• Given information:
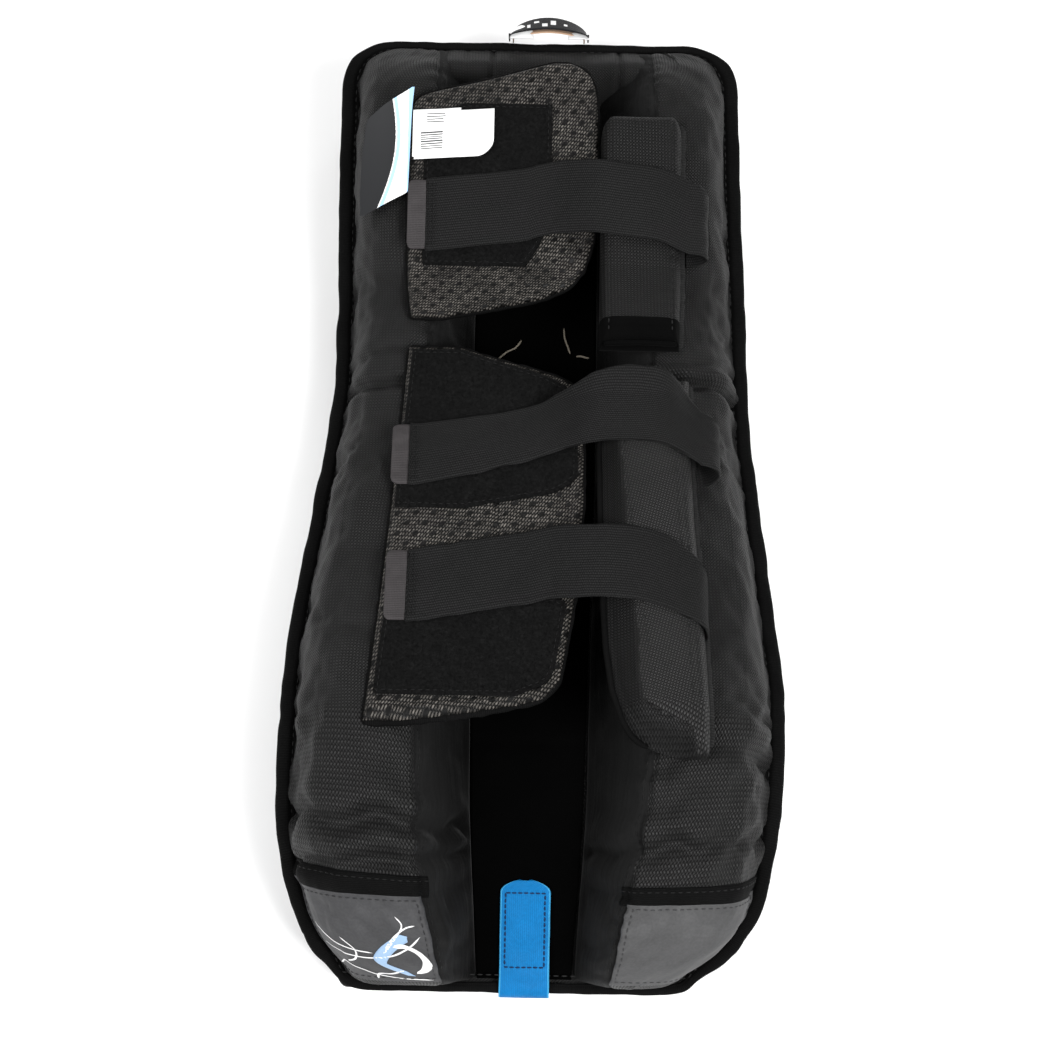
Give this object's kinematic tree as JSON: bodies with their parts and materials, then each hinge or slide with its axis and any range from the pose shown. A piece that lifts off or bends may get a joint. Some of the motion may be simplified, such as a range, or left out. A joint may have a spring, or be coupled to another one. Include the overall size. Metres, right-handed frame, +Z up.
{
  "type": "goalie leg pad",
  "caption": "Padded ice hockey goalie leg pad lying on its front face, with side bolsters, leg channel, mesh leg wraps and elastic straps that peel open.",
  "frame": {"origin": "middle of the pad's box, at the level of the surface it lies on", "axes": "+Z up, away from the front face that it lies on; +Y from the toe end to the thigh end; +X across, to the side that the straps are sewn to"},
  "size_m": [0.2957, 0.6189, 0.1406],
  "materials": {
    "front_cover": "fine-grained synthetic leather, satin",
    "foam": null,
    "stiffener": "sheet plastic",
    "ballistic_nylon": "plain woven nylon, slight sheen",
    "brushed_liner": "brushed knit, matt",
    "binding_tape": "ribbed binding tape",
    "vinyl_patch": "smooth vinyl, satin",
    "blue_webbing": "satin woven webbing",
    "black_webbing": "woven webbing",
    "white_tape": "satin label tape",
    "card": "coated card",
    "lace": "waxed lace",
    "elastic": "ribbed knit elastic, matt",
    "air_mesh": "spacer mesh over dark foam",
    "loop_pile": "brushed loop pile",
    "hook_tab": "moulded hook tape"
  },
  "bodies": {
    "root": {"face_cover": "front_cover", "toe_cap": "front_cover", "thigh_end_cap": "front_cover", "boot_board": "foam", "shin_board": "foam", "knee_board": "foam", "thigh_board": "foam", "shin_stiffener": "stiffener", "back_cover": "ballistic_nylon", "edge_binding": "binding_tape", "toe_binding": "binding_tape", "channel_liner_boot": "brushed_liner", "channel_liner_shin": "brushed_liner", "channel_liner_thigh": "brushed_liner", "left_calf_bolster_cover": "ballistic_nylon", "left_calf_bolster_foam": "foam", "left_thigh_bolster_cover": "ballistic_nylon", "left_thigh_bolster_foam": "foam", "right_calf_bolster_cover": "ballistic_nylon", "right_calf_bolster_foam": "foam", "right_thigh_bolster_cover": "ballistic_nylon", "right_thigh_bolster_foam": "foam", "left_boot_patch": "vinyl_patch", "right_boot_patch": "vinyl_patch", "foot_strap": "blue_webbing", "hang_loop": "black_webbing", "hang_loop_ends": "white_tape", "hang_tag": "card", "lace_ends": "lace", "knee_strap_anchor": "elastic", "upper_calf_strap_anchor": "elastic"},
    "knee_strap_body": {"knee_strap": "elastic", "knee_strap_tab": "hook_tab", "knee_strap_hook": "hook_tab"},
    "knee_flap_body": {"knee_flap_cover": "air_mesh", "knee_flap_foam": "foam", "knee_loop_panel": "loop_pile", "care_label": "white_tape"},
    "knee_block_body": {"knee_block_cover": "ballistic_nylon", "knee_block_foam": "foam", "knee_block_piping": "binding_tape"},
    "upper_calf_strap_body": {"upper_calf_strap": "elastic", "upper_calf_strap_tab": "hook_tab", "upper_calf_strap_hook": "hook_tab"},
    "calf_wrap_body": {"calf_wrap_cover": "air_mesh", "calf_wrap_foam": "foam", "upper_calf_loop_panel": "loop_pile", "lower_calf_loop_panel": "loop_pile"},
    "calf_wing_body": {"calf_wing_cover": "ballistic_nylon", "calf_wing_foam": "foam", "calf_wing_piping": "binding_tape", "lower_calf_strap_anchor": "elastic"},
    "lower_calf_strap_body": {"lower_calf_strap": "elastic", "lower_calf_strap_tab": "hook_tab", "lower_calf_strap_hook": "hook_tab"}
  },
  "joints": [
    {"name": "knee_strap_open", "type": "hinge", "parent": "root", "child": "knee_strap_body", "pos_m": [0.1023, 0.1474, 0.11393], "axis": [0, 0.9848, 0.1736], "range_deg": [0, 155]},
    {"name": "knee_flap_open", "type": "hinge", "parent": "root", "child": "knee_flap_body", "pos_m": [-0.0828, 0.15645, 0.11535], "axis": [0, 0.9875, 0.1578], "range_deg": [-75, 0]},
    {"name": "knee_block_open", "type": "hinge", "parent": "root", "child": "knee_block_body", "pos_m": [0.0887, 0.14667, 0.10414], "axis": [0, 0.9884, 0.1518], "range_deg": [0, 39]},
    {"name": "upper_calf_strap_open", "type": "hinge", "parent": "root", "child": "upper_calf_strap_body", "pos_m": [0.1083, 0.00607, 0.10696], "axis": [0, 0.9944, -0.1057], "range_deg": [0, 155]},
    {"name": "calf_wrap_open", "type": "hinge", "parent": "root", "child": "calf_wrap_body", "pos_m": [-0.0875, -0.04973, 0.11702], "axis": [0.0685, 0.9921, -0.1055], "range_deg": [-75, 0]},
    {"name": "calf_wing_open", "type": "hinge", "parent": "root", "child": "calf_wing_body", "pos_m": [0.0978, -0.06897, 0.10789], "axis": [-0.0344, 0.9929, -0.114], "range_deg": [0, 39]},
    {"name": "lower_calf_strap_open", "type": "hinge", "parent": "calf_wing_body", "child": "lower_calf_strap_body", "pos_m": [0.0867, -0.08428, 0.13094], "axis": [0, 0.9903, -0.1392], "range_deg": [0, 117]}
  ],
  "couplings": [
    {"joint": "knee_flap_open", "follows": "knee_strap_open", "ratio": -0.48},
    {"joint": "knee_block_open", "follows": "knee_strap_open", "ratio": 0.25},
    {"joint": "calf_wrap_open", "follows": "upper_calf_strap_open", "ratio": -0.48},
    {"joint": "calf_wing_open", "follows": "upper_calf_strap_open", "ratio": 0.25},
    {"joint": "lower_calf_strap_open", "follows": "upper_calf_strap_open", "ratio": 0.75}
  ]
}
--
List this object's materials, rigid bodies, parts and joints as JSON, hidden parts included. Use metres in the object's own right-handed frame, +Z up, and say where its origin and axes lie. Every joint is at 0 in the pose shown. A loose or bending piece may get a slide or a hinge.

• Given exercise:
Identify each line containing the string "object" and copy it out.

• Complete output:
Give this object's kinematic tree as JSON: bodies with their parts and materials, then each hinge or slide with its axis and any range from the pose shown. A piece that lifts off or bends may get a joint. Some of the motion may be simplified, such as a range, or left out. A joint may have a spring, or be coupled to another one. Include the overall size. Metres, right-handed frame, +Z up.
List this object's materials, rigid bodies, parts and joints as JSON, hidden parts included. Use metres in the object's own right-handed frame, +Z up, and say where its origin and axes lie. Every joint is at 0 in the pose shown. A loose or bending piece may get a slide or a hinge.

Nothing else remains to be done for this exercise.